Yes I do, that’s why I’m out here flirting with you in the middle of the night. I mean, come on mehn! I don’t know about the girls you’ve dated but, people like me remain faithful for the duration of our relationship (that I have never had but, that is not the point). I could never go out on a date with someone else when I have a boyfriend. I don’t even flirt with other boys when I like someone…still feels like cheating even if I’m not sure about how that someone feels about me. You think I’ll dress really nice, do some professional makeup thing on my face just to look nice for someone else when I have my own boo? What kind of girl do you take me for? Please this is almost a stupid question, stop asking it.
Are you cold?
My dear this is England, ofcourse I’m cold. It’s 10pm and I’m outside with a thin excuse of a blazer. I’m trying to look hot and do odeshi for the cold. So you can obviously see me moving around like tadpoles in concentrated sulfuric acid and you’re asking me if I’m cold?! No I just like to shiver…it’s my way of exercising my muscles. Just give me your jacket already so, this can be a romantic scene. Geez some boys just don’t watch enough romantic movies. Even if I said I was cold and you offered me your coat, I shall reject it as a bad gurl. Why not just skip that part and give me the jumper already? Or, put your arms around me? The worst is when I’m shaking like no mans business and my boo decides to offer his jacket to another girl right in front of me. Like don’t actually vex me! I can produce enough heat from my temper to warm up the whole of Europe because of this. Please this is a romantic scene spoiler, stop asking it.
What is your password?
Sigh. The password is there for a reason y’know. What are you even looking for in my phone/ laptop/ everything else? I don’t really understand this question to be honest. It’s like asking someone what their debit card pin is. Are they supposed to happily tell you this? The human mind is very funny tbh. Please this is an intruding question, stop asking it.
Do you know xyz?
I hate it when people look at me like I know everyone on the face of the earth. Okay so, I live in a dead town, schooled in a not so dead town and now I’m in a crazy city but, it doesn’t mean anything. I don’t know anybody. Nobody knows me. Don’t ask me about anyone because even if I know them, I will not tell you. Ah. The worst is when you now go and ask someone else if they know me. Then it’s like I was famzing them before. Don’t fade the reps that I do not have. Please this is a reps killer question, stop asking it.

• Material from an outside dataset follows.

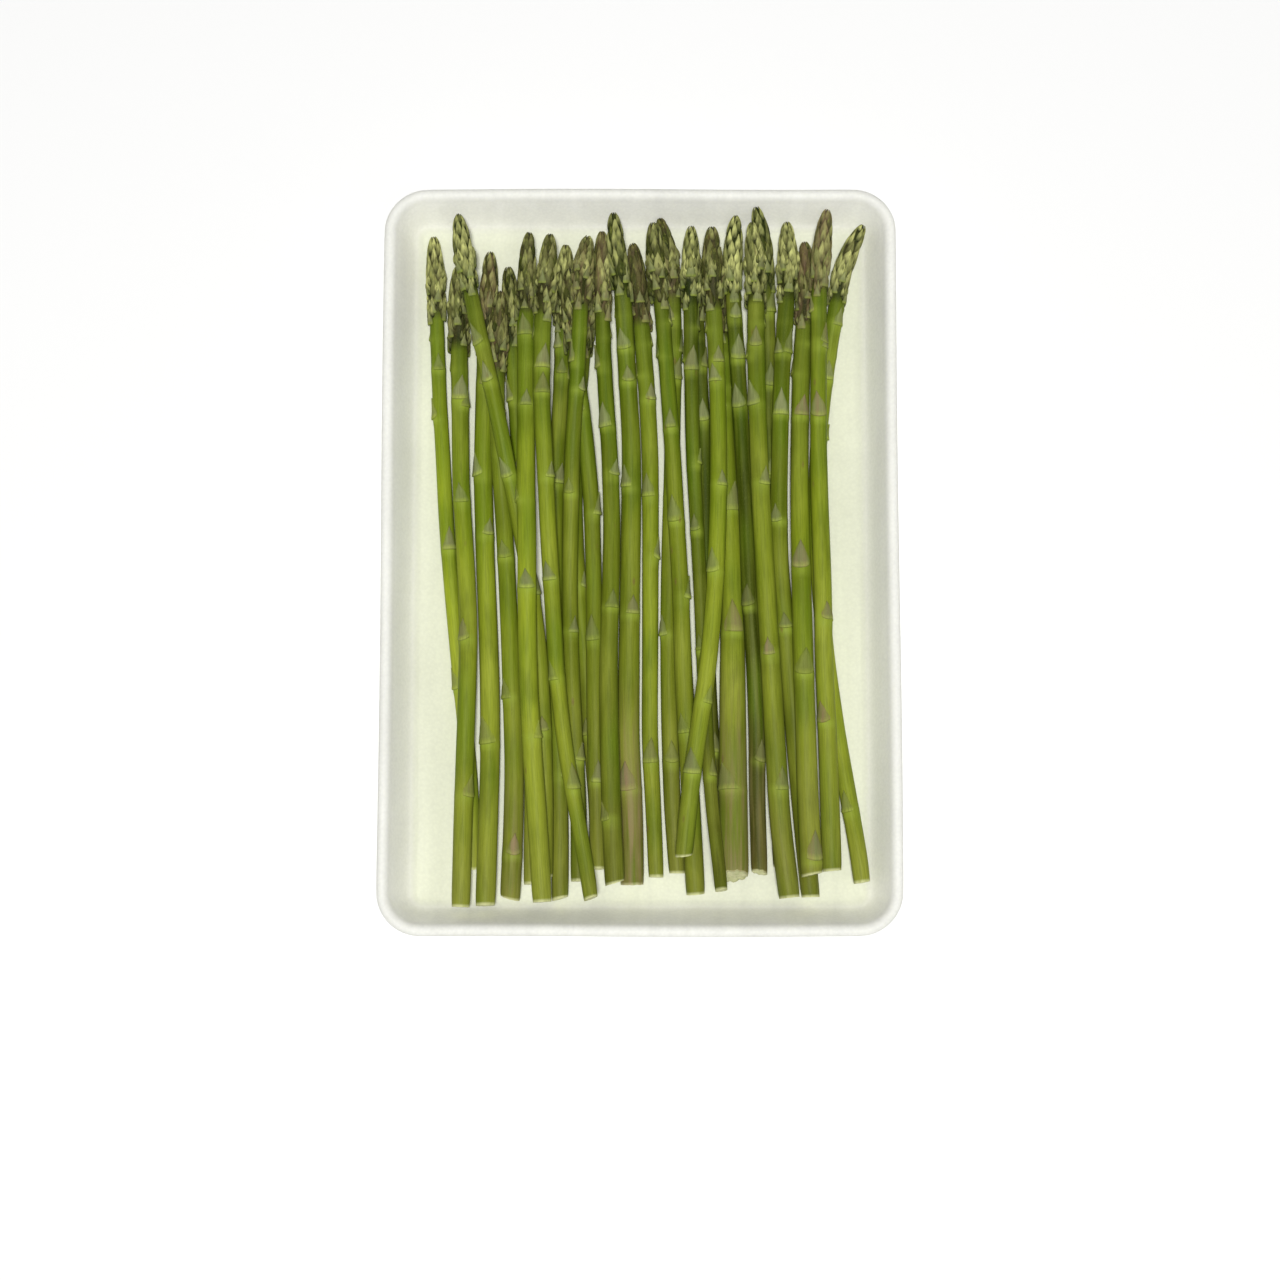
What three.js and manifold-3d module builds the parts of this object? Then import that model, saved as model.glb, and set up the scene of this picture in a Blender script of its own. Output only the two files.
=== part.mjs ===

What’s the worst you have done with a boy?
Like the actual blood Of Jesus. Please of what concern is this to you? Do you want to marry me? Is it in your culture to investigate my “doings” with boys in the past? Are you my anything? No, no, no and no. Then, why do you want to know? As if I’m supposed to say I have jumped a guy before and feel like a boss. The worst thing about this question is that I really don’t have an answer for it. I mean I do but, it’s boring. The worst thing? Uh oh this is very interesting and sexual. Infact, it’s rated R. I kissed a boy for the first time when I was three weeks less than 17 and the second time was an accident -_-. Even the crickets would stop making noise when they hear this statement. Please this is a personal question, stop asking it.
Tell me about yourself.
This isn’t a question but, some Nigerian boys have forced it to become one “so, tell me about yourself?” Ma guy please don’t make me get temperamental. What about myself? My name? Age? Best food? The languages I can speak? The names of my friends? The names of my lovers? How old I was when I first spoke? My hobbies? What I hate? My type? What I consider funny? How many dogs I have? Their names? Their breed? If I prefer fanta to coke? How many times I’ve been through the root canal procedure? Do I like dentists? The number of times I chopped cane as a child + teenager? Am I scared of the dark? Do I even have a phobia? The story of how I was left handed before? The story of how I almost killed myself? There’s so much to say y’know but guess what? It’s not your business. If I wanted to tell people about myself, I would have written an autobiography but, I don’t have one so, don’t ask me that. Sometimes I want to answer that question but, it’s too vague. Be specific guys. I talk a lot so, that’s not a good question to ask me. It’s like writing a pry school essay. Hi my name is Aku and I am the second child of my father, mazi blah blah. I am also the Ada of the family which means that I am the first girl. As the Ada, I have to learn how to be a good wife as well as a good house keeper. This includes learning how to cook, clean, take care of babies, act like a lady, etc. For these reasons, I am often shouted at when I am around my parents. “Aku it is 7 o’clock and my house is dirty. Your room is not clean enough, your daddy has not eaten and neither has your baby sister. You will also need to chop leaves and co for the soup that you’re going to make. I have not seen you open your books today!” Blah blah blah. See now that is about me. Is this really what you want to hear? I didn’t think so either. So be specific okay? Please this is a vague question that makes girls wonder if you’re razz, stop asking it.